Thucydides mentions that concluding a battle of 427 B.C. beds were made of bronze and iron and dedicated to Hera. However in general some wood was always used alongside metal, the metal was normally hollow cast and the various components joined together.

Techniques & Tools

Woodworking Tools
Ancient Woodworking Tools

From about the time of 3000 BC most of the common furniture making techniques we know today were already in use in ancient Egypt including the mortise and tenon joint, the dowel, carving, as well as tools such as the adze, chisel, saw, awl, and bow drill. By 2000 BC we can also add the dovetail joint, halving joints, and shoulder mitres.

Wood Panelling

In early ancinet times the techniques of wood panelling came to be developed to overcome the problem of the size of a piece of wood being dependent on the size of the tree it came from. Panelling enabled much heftier pieces to be made and also helped reduce splitting caused when wood is joined in an "unnatural" way, a way that restricts the necessary movement occasioned by humidity changes.

Wood Turning

The basics of the art of wood turning came to be employed by about 2000 BC. As much a method of decoration as construction wood turning in the ancient world could involve shallow receding, gentle convexities, large superimposed globes, wave moulding, and twists whether single or double. The wood turning lathe is mentioned by Plato and the ancient Greeks were very skilled in the turning of couches.

Bentwood Furniture

The shaping of wood by heat or moisture, known as bentwood, was invented at an unknown time. Ancient Egyptian stools and tables depicted in paintings give the appearance of having been braced by bentwood and it seems likely that the klismos chair was made with bentwood techniques.

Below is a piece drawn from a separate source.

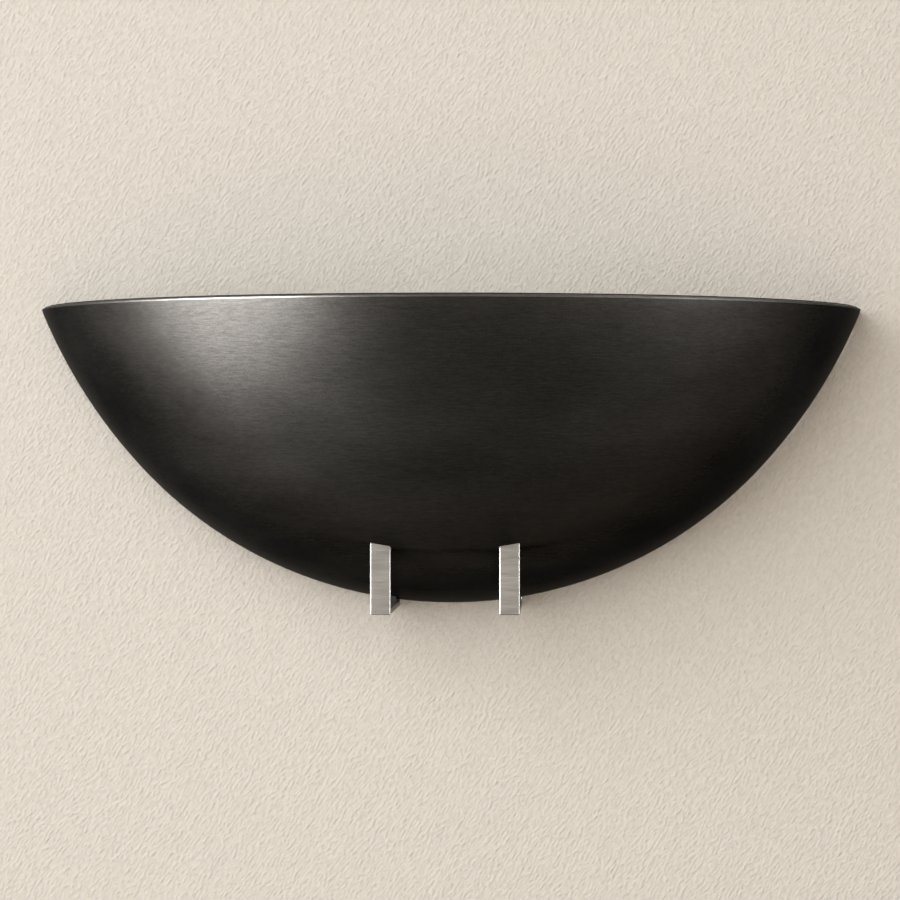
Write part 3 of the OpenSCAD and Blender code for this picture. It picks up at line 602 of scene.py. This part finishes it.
def lathe(bm, profile, at, along, steps):
    """Spins (radius, height) points a full turn about the line through at."""
    at = Vector(at)
    turned = Matrix.Translation(at) @ along.to_track_quat("Z", "Y").to_matrix().to_4x4()
    places = [turned @ Vector((r, 0, h)) for r, h in profile]
    spin(bm, places, at, along, math.tau, steps, True)


def closed(bm):
    bmesh.ops.remove_doubles(bm, verts=bm.verts, dist=0.001 * MM)
    bmesh.ops.recalc_face_normals(bm, faces=bm.faces)
    return bm


def steps_between(low, high, count):
    return [low + (high - low) * i / count for i in range(count)]


def spun_skin(turns, inset, cut, segments=240):
    """Half a turn of the bowl's skin, drawn in by inset, through those turns and cut at the wall."""
    bm = bmesh.new()
    points = [outline(turn, inset) for turn in turns]
    places = [(min(point.x, -BOWL_LOW.y), 0, point.y) for point in points]
    spin(bm, places, (0, 0, 0), Z, -math.pi, segments, False)
    bmesh.ops.remove_doubles(bm, verts=bm.verts, dist=0.005 * MM)
    everything = bm.verts[:] + bm.edges[:] + bm.faces[:]
    bmesh.ops.bisect_plane(bm, geom=everything, plane_co=(0, cut, 0), plane_no=Y, clear_outer=True)
    bmesh.ops.recalc_face_normals(bm, faces=bm.faces)
    sample = max(bm.faces, key=lambda f: -f.calc_center_median().y)
    if sample.normal.y > 0:
        bmesh.ops.reverse_faces(bm, faces=bm.faces)
    return bm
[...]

Ancient Furniture Decoration


We can turn to evidence given in ancient texts and tablets for the supposition that metals were used in ancient woodworking at an early era.

Ancient cuneiform tablets from circa 1400 BC tell of furniture sent to the king of Babylon as a present by the king of Egypt as being beds, chairs, and footstools overlaid with gold. Another inscription refers to bedsteads of silver.

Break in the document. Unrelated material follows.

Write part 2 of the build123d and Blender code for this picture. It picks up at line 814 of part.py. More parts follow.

In the tent of Ptolemy Philadelphus (third century BC) we hear of "golden Delphian tripods, having pedestals of their own", along with "golden couches, with feet made like sphinxes .....a hundred in number and they rested on silver pedestals".

Athenaeus of about 230 A.D. tells of a "table of solid silver twelve cubits round" although baser metals were of course more likely to have been used in less wealthy Homeshomes in ancient times.


Covering a base material with a thin sheet of gold, called gilding, was a cheaper way of achieving a golden appearance. Ancient Egyptian furniture makers were skilled in beating precious metals to exceptional thinness, and gold leaf can be beaten to the point of disappearing.

In addition to this method of making of gold gilt furniture there was also used a thicker gold foil of sheeting. Evidence of this can be found in the tomb of pharaoh Tutankhamun.


In antiquity ivory was at times more expensive than gold and highly prized. Furniture in the homes of ancient wealthy Greeks was very often decorated with ivory.

Evidence for this can be seen in the couches discovered in the tomb of Philip of Macedon. The old roman X-frame chair became later called the "ivory chair".

The combination of ivory and gold, a stunning, brightly powerful combination, was very precious.


At least before 3000 BC the decorative method of veneering, involving the overlaying, and often gluing, of high grade wood over run of the mill wood, was in use among the ancients. Materials used for ancient veneer included ivory and bone, tortoise shell (used as a veneer on couches by 100 BC), ebony, and maple.

The Bed of Yuia, an official during the 18th Dynasty, in the Cairo Museum, dated to circa 1400 BC has a 6mm thick veneer. Cicero of ancient Rome was said to have bought a colosally expensive citron table with "the veins arranged in waving lines to form spirals like small whirlpools".

As we have seen many of the techniques of woodworking and furniture making that we know today were already in use in ancient Egypt by circa 3000 BC. Over the ensuing centuries in Greek furniture and Roman furniture ancient pioneers of woodworking refined and developed these skills further.